All the plants, native and foreign, and their leaves and branches and flowers, the way they change from winter rains to late summer dryness. The work of favorite contemporary artists,not super famous ones, just people intensely doing their particular work... Joan Linder, Reed Anderson, Angelica Ekeke, Jacobine Van Der Meer...so many more. All the menders and repairers out there, those who make mending an art form (Celia Pym, Kate Sekules aka MendyKate, Tom of Holland, my own alter ego Logo Removal Service), and those who mend simply because it's useful. Where high fashion meets performance art, and wild costumes and full body geometric tattoos... Machine Dazzle, Nick Cave, Tomas Tomas.
As a creative, there is a lot of pressure to stay inspired and passionate about one’s art or craft. Which aspects of your work makes you want to continue?
When the work has a serious, messy and non-linear, research aspect, it drives itself. Over the years of making, I haven't always had something I'm trying to figure out; sometimes I stumble around in uncertainty and feel frustrated and confused, make weird little drawings that don't feel connected to anything. There have been times, though, when a question arises for me, like, how do I not produce any garbage? Or, how can this pattern I'm printing change as I print it? That, as I start working toward answering it, turns out to be a big system question. Which keeps me busy poking at different aspects.

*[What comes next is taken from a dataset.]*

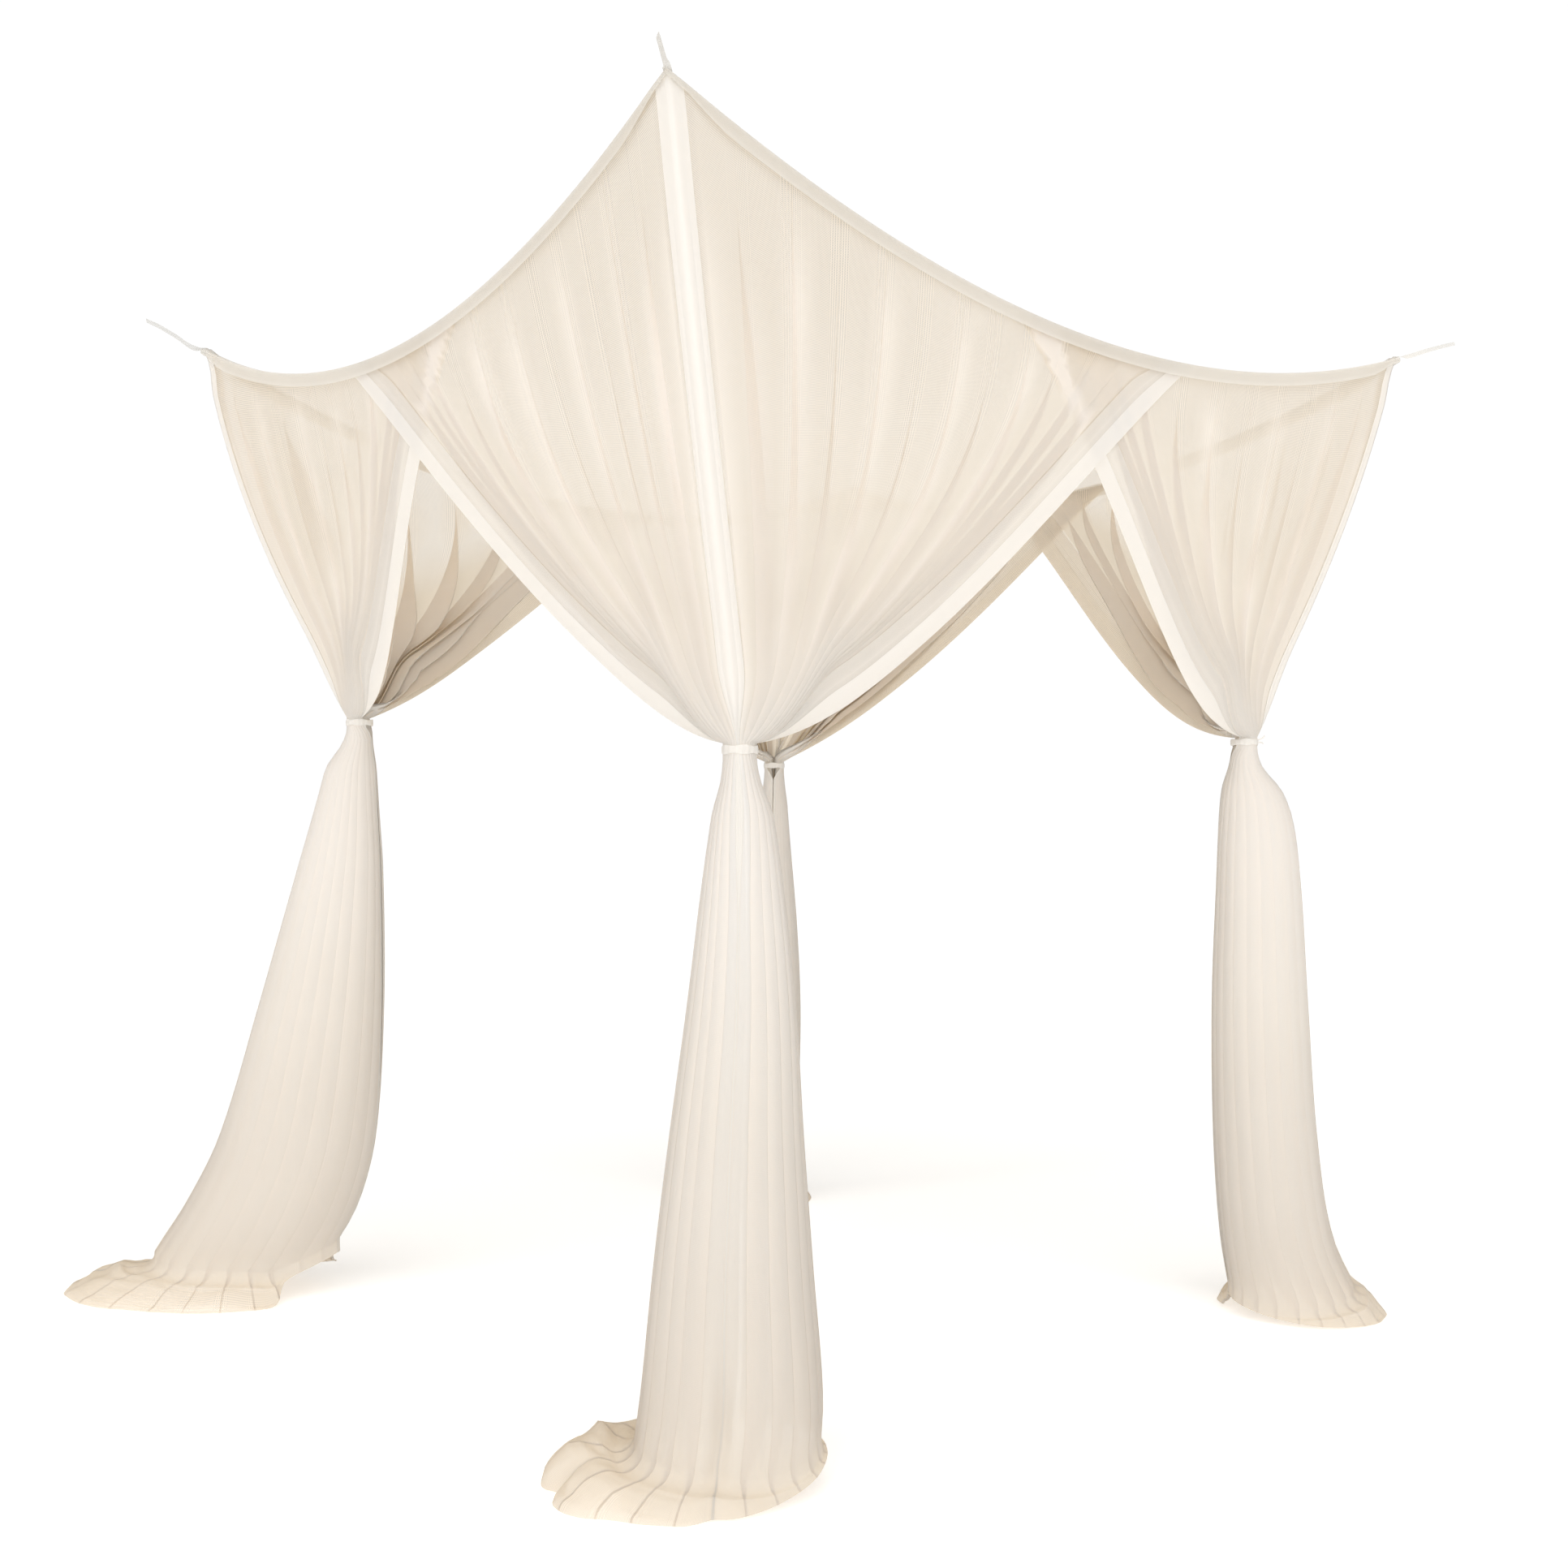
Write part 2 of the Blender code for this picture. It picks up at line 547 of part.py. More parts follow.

Did you always picture yourself doing something like this or was there a shift in this direction at some point in your life?
Not even close! I didn't imagine I'd have a small scale craft business. I come from the fine art world, and have shown in galleries and museums. SFMOMA owns a piece of mine! And I never imagined that the block printing project would turn out to be just the starting point for research into visual patterns and communication games.
What are you currently intrigued with? It can be a song, a style, an event or place….anything really.
How moving things around, like in my house or garden, or on a table top in a restaurant, can shift my perspective and mood. Why does doing something outside my body seem to reflect my psyche? The dream state of reality?